According to the article, no one had seen the two giraffes for over three months. After finding the bodies of the two giraffes, the sanctuary reached out to the Kenya Wildlife Society, who will further investigate the killings.

“This is a very sad day for the community of Ijara and Kenya as a whole. We are the only community in the world who are custodians of the white giraffe. Its killing is a blow to the tremendous steps taken by the community to conserve rare and unique species and a wake-up call for continued support to conservation efforts,” said Mohammed Ahmednoor, the manager of the Ishaqbini Hirola Community Conservancy, in a statement.

At this time, the motives of the poachers and any information on their identities remain unclear.

A single white giraffe, a male, remains at the sanctuary. BBC reports that it may be the last remaining white giraffe in the world.

In 2016, the giraffes were spotted for the first time in Kenya. Their white color comes from a condition called leucism, which causes a lack of pigmentation in skin cells, according to the article. Contrary to popular belief, it is not the same thing as albinism. One key difference is in eye color, as species exhibiting leucism will retain dark-colored eyes while those with albinism have pink eyes.

The first photographs of the giraffes went viral, and the animals immediately made headlines for their gorgeous appearance and rarity.
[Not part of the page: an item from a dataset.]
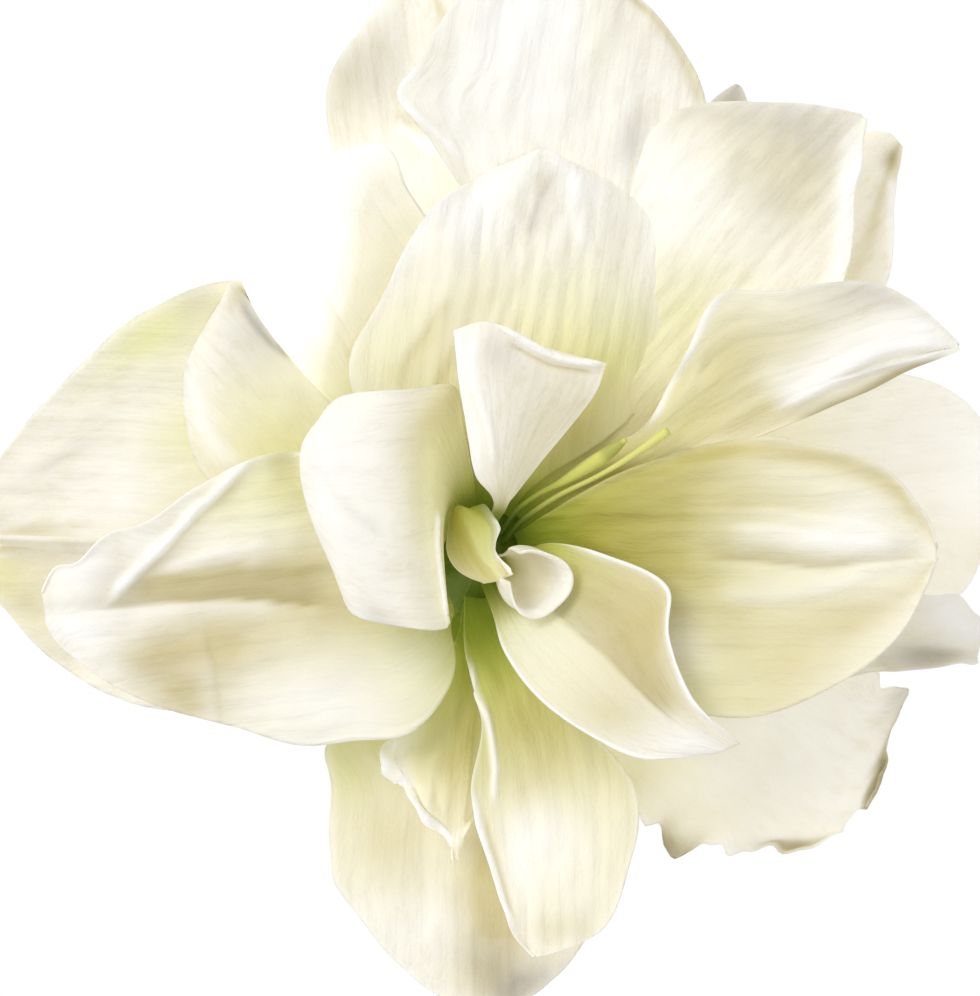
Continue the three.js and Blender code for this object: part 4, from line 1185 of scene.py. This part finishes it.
# the bulb and its dry skins
bulb = {
    "bottom": 62, "top": 158, "radii": [20, 35, 38, 36, 30, 23, 19.5, 19], "end": 0.04,
    "laps": 2, "twist": 0.9, "ribs": 46, "faces": (192, 110),
    "inset": 0.3, "lap": 0.7, "rib": 0.25, "uneven": 0.9,  # in mm
    "light": (0.56, 0.36, 0.17), "dark": (0.27, 0.13, 0.05),
    "pale": (0.62, 0.50, 0.29), "neck": (0.52, 0.50, 0.24), "roughness": (0.42, 0.7), "relief": 0.5,
}


def bulbRadius(height):
    return through(bulb["radii"], (height - bulb["bottom"]) / (bulb["top"] - bulb["bottom"]))


def bulbPoint(u, q):
    angle, end = math.pi * u, bulb["end"]
    part = min(max((q - end) / (1 - 2 * end), 0), 1)
    height = bulb["bottom"] + (bulb["top"] - bulb["bottom"]) * part
    lap = (bulb["laps"] * angle / (2 * math.pi) + bulb["twist"] * part) % 1.0
    skin = bulb["lap"] * lap ** 8 + bulb["rib"] * math.sin(bulb["ribs"] * angle + 3 * math.sin(5 * part))
    skin += bulb["uneven"] * noise.noise(polar(2, angle, part * 3))
    radius = bulbRadius(height) - bulb["inset"] - abs(skin) * smooth(part * 8) * smooth((1 - part) * 8)
    return polar(radius * smooth(q / end) * smooth((1 - q) / end), angle, height) * mm


paint = Paint("bulb")
streaks = paint.noise(aroundVector(paint, 14, 1.5, 1), 1.5, 5, 0.62)
broad = paint.noise(aroundVector(paint, 3, 1.2, 5), 1.2, 3)
_, along = paint.place()
paint.coat(
    bulb["light"],
    (streaks.ramp(0.3, 0.7), bulb["dark"]),
    (broad.ramp(0.45, 0.62, 0.0, 0.85), bulb["pale"]),
    (along.ramp(0.86, 0.97, 0.0, 0.75), bulb["neck"]),
)
paint.set("Roughness", broad.ramp(0.3, 0.7, *bulb["roughness"]))
paint.bump(streaks, bulb["relief"], 0.8)
piece("bulb.layers", outwards(gridMesh(bulbPoint, *bulb["faces"], True)), paint, "bulb")

skins = {  # bearing, half its width in degrees, low edge, high edge
    "tunic_scale_1": (270, 52, 116, 141),
    "tunic_scale_2": (30, 50, 115, 146),
    "tunic_scale_3": (150, 54, 117, 138),
}
skinFinish = {
    "light": (0.46, 0.25, 0.10), "dark": (0.20, 0.085, 0.03), "ribs": 34, "faces": (96, 40), "thick": 0.25,
    "tears": [(1.6, 9, 0), (0.7, 30, 4)],  # each has its height in mm, its number along the edge and a seed
    "narrower": 0.35, "gap": 0.85, "bow": 3, "flare": 1.6, "ripple": 0.35, "crease": 0.4,
}


def skinSurface(middle, half, low, high):
    def surface(u, q):
        edge = skinFinish["bow"] * math.cos(5 * u)
        for rise, scale, seed in skinFinish["tears"]:
            edge += rise * noise.noise(Vector((u * scale, middle, seed)))
        height = low + (high - low) * q + edge * q
        angle = math.radians(middle + half * u * (1 - skinFinish["narrower"] * q * q))
        flare = skinFinish["flare"] * smooth((q - 0.75) / 0.25)
        flare += skinFinish["ripple"] * math.sin(22 * u + middle) * q * q
        crease = skinFinish["crease"] * abs(noise.noise(Vector((u * 5, q * 4, middle))))
        return polar(bulbRadius(height) + skinFinish["gap"] + flare + crease, angle, height) * mm

    return surface


for node, sizes in skins.items():
    bm = gridMesh(skinSurface(*sizes), *skinFinish["faces"])
    piece(node + ".papery", bm, paperPaint(node, skinFinish, sizes[0]), node, skinFinish["thick"])

rootFinish = {"light": (0.74, 0.66, 0.48), "dark": (0.50, 0.40, 0.24), "roughness": 0.6, "relief": 0.4}
roots = Paint("roots", Roughness=rootFinish["roughness"])
mottle = roots.noise(roots.coordinates(), 260, 4)
roots.coat(rootFinish["light"], (mottle.ramp(0.3, 0.7), rootFinish["dark"]))
roots.bump(mottle, rootFinish["relief"], 0.6)
for slot in bpy.data.objects["basal_roots"].material_slots:
    slot.material = roots.material
print("bulb made")


# the pot and its soil
potShape = {
    "profile": [
        (0, 0), (50, 0), (51.3, 0.4), (52, 1.5), (72, 100), (75.2, 100.5), (76.4, 101.4), (77, 103),
        (79, 126), (78.6, 128.4), (77.2, 129.6), (75, 130), (71.6, 129.6), (70.4, 128.4), (69.3, 127),
        (46, 8), (0, 8),
    ],
    "steps": 128, "drains": 3, "drainTurn": 30, "drainCircle": 28, "drainRadius": 6, "drainHeight": 4,
    "drainDepth": 12, "softEdge": 0.6, "sharp": 50,  # edges over this angle are softened
    "dark": (0.47, 0.185, 0.085), "light": (0.56, 0.25, 0.13),
    "ring": (0.40, 0.15, 0.07), "grain": (0.66, 0.38, 0.24), "roughness": (0.78, 0.92), "relief": 0.35,
}


def turnedMesh(profile, steps):
    bm = bmesh.new()
    spots = [bm.verts.new((radius * mm, 0, height * mm)) for radius, height in profile]
    for first, second in zip(spots, spots[1:]):
        bm.edges.new((first, second))
    bmesh.ops.spin(bm, geom=bm.verts[:] + bm.edges[:], axis=(0, 0, 1), cent=(0, 0, 0), angle=2 * math.pi,
                   steps=steps, use_merge=True, use_duplicate=False)
    bmesh.ops.remove_doubles(bm, verts=bm.verts[:], dist=0.02 * mm)
    for face in bm.faces:
        face.smooth = True
    return outwards(bm)


clay = Paint("terracotta")
coordinates = clay.coordinates()
cloud = clay.noise(coordinates, 22, 5)
grain = clay.noise(coordinates, 900, 4)
turning = {0: coordinates, 1: (1.5, 1.5, 120)}
rings = clay.noise(clay.node("ShaderNodeVectorMath", {"operation": "MULTIPLY"}, turning), 3.0, 3)
clay.coat(
    potShape["dark"],
    (cloud.ramp(0.3, 0.7), potShape["light"]),
    (rings.ramp(0.35, 0.65, 0.0, 0.35), potShape["ring"]),
    (grain.ramp(0.5, 0.75, 0.0, 0.5), potShape["grain"]),
)
clay.set("Roughness", cloud.ramp(0.3, 0.7, *potShape["roughness"]))
clay.bump(rings * 0.6 + grain * 0.35, potShape["relief"], 0.8)
pot = piece("pot.clay", turnedMesh(potShape["profile"], potShape["steps"]), clay, "pot")

drains = bmesh.new()
for i in range(potShape["drains"]):
    angle = math.radians(360 / potShape["drains"] * i + potShape["drainTurn"])
    place = Matrix.Translation(polar(potShape["drainCircle"], angle, potShape["drainHeight"]) * mm)
    radius = potShape["drainRadius"] * mm
    bmesh.ops.create_cone(drains, cap_ends=True, segments=40, radius1=radius, radius2=radius,
                          depth=potShape["drainDepth"] * mm, matrix=place)
cutter = meshObject("drains", drains)
cut = pot.modifiers.new("Drains", "BOOLEAN")
cut.object, cut.solver = cutter, "EXACT"
pot.data = bpy.data.meshes.new_from_object(pot.evaluated_get(bpy.context.evaluated_depsgraph_get()))
pot.modifiers.clear()
bpy.data.objects.remove(cutter)
edges = pot.modifiers.new("Edges", "BEVEL")
edges.width, edges.segments = potShape["softEdge"] * mm, 2
edges.angle_limit = math.radians(potShape["sharp"])

soilShape = {
    "profile": [
        (0, 8.3), (45.6, 8.3), (65.6, 110), (60, 111), (54, 111.7), (48, 112.2), (43, 112.4), (38.6, 112.5),
        (38.6, 104), (38.6, 86), (36, 76), (20.6, 62.2), (18.4, 54.6), (0, 54.6),
    ],
    "surface": (2, 7), "sink": 0.4, "faces": (200, 130),  # surface: its first and last point
    "lumps": [(0.12, 1.3), (0.4, 0.9), (1.1, 0.5)],  # how fast they change, and their height in mm
    "dark": (0.022, 0.014, 0.009), "light": (0.085, 0.052, 0.030), "fleck": (0.17, 0.11, 0.07),
    "roughness": 0.92, "relief": 1.4,
}


def soilLump(spot):
    return sum(noise.noise(spot * scale) * rise for scale, rise in soilShape["lumps"])


def soilPoint(u, q):
    angle, x = math.pi * u, q * (len(soilShape["profile"]) - 1)
    radius, height = between(soilShape["profile"], x)
    first, last = soilShape["surface"]
    if first <= x <= last:
        lump = soilLump(polar(radius, angle))
        height += lump * smooth((x - first) * 3) * smooth((last - x) * 2) - soilShape["sink"]
    return polar(radius, angle, height) * mm


soil = Paint("potting mix", Roughness=soilShape["roughness"])
coordinates = soil.coordinates()
coarse = soil.noise(coordinates, 210, 5)
fine = soil.noise(coordinates, 900, 3)
soil.coat(
    soilShape["dark"],
    (coarse.ramp(0.35, 0.65), soilShape["light"]),
    (fine.ramp(0.6, 0.75, 0.0, 0.6), soilShape["fleck"]),
)
soil.bump(coarse + fine * 0.5, soilShape["relief"], 0.9)
bm = outwards(gridMesh(soilPoint, *soilShape["faces"], True))
piece("potting_mix.bed", bm, soil, "potting_mix")

crumbs = {
    "count": 420, "inner": 40, "outer": 63, "small": 0.7, "large": 2.0, "level": 112.2, "raised": 0.2,
    "slope": (42, 24, 2.4),  # where the soil starts to fall, over what distance, and how far
    "shape": (1.3, 1, 0.7), "rough": 0.35,
}


def crumbMesh():
    bm = bmesh.new()
    start, reach, fall = crumbs["slope"]
    shape = Vector(crumbs["shape"])
    for i in range(crumbs["count"]):
        a, b, c, d = (noise.cell(Vector((i * 7.3, k * 11.7, 3.1 * k))) for k in range(4))
        far = crumbs["inner"] + (crumbs["outer"] - crumbs["inner"]) * abs(b)
        size = crumbs["small"] + (crumbs["large"] - crumbs["small"]) * abs(c) ** 2
        spot = polar(far, 2 * math.pi * abs(a))
        height = crumbs["level"] - fall * smooth((far - start) / reach)
        spot.z = height + soilLump(spot) + size * crumbs["raised"]
        place = Matrix.Translation(spot * mm) @ Matrix.Rotation(fullTurn * d, 4, (a, b, 1))
        made = bmesh.ops.create_icosphere(bm, subdivisions=1, radius=size * mm, matrix=Matrix())
        for vert in made["verts"]:
            jitter = 1 + crumbs["rough"] * noise.noise(vert.co * 1500 + Vector((i, 0, 0)))
            vert.co = place @ (vert.co * shape * jitter)
    return bm


piece("potting_mix.crumbs", crumbMesh(), soil, "potting_mix")
print("pot and soil made")


# light, floor and camera
skyFade = {"From Min": -0.6, "From Max": 0.7, "To Min": 0.64, "To Max": 1.02}  # dimmer in front than behind
world = bpy.data.worlds.new("Studio")
bpy.context.scene.world = world
world.use_nodes = True
tree = world.node_tree
background = tree.nodes["Background"]
direction = tree.nodes.new("ShaderNodeTexCoord")
split = tree.nodes.new("ShaderNodeSeparateXYZ")
fade = tree.nodes.new("ShaderNodeMapRange")
fade.interpolation_type = "SMOOTHSTEP"
for key, value in skyFade.items():
    fade.inputs[key].default_value = value
tree.links.new(direction.outputs["Generated"], split.inputs[0])
tree.links.new(split.outputs["Y"], fade.inputs["Value"])
tree.links.new(fade.outputs[0], background.inputs["Strength"])
background.inputs["Color"].default_value = (1, 1, 1, 1)

lamps = {
    "Key": {"at": (-0.75, -0.95, 1.15), "size": 0.8, "power": 6.9},
    "Fill": {"at": (0.9, -0.9, 0.75), "size": 0.9, "power": 0.8},
}
for name, lamp in lamps.items():
    light = bpy.data.lights.new(name, "AREA")
    light.energy, light.size = lamp["power"], lamp["size"]
    holder = bpy.data.objects.new(name, light)
    holder.location = lamp["at"]
    holder.rotation_euler = (flowerCentre - holder.location).to_track_quat("-Z", "Y").to_euler()
    bpy.context.collection.objects.link(holder)

floorSizes = {"radius": 0.85, "clear": (0.3, 0.82), "grey": 0.86}  # clear is where it fades out, in metres
bm = bmesh.new()
bmesh.ops.create_circle(bm, cap_ends=True, segments=96, radius=floorSizes["radius"])
floorPaint = Paint("Floor", Base_Color=(*[floorSizes["grey"]] * 3, 1), Roughness=0.8)
spot = floorPaint.node("ShaderNodeVectorMath", {"operation": "LENGTH"}, {0: floorPaint.coordinates()}, 1)
blended = floorPaint.node("ShaderNodeMixShader", None, {
    0: spot.ramp(*floorSizes["clear"]), 1: Wire(floorPaint, floorPaint.shader.outputs[0]),
    2: floorPaint.node("ShaderNodeBsdfTransparent"),
})
floorPaint.join(blended, floorPaint.tree.nodes["Material Output"].inputs[0])
meshObject("Floor", bm, floorPaint)

view = {"sensor": 36.0, "lens": 99.66, "shift": (0.005, 0.0542), "distance": 0.48}
camera = bpy.data.cameras.new("Camera")
camera.sensor_width, camera.lens = view["sensor"], view["lens"]
camera.shift_x, camera.shift_y = view["shift"]
eye = bpy.data.objects.new("Camera", camera)
eye.location = flowerCentre + viewAxis * view["distance"]
eye.rotation_euler = viewAxis.to_track_quat("Z", "Y").to_euler()
bpy.context.collection.objects.link(eye)
bpy.context.scene.camera = eye
bpy.context.scene.view_settings.view_transform = "Standard"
It is not only the white giraffe population that is in danger. Per the BBC article, the giraffe population has been reduced by approximately 40 percent in the last 30 years. Poachers are mostly responsible for this due to their hunt for giraffe meat and skin.

CNN reports that not only is the death of these white giraffes a considerable blow to the animal conservancy, but it will likely impact tourism and research as well. Many people visited the sanctuary to see the white giraffes. Videos of the creatures on YouTube have racked up millions of views.

The outlet quoted an additional statement from Ahmednoor.

“This is a long term loss given that genetics studies and research which were significant investment into the area by researchers, has now gone to the drain.”

However, the CNN article does indicate that at least one other white giraffe was once spotted in Tanzania back in 2016. It is not clear what happened to that animal.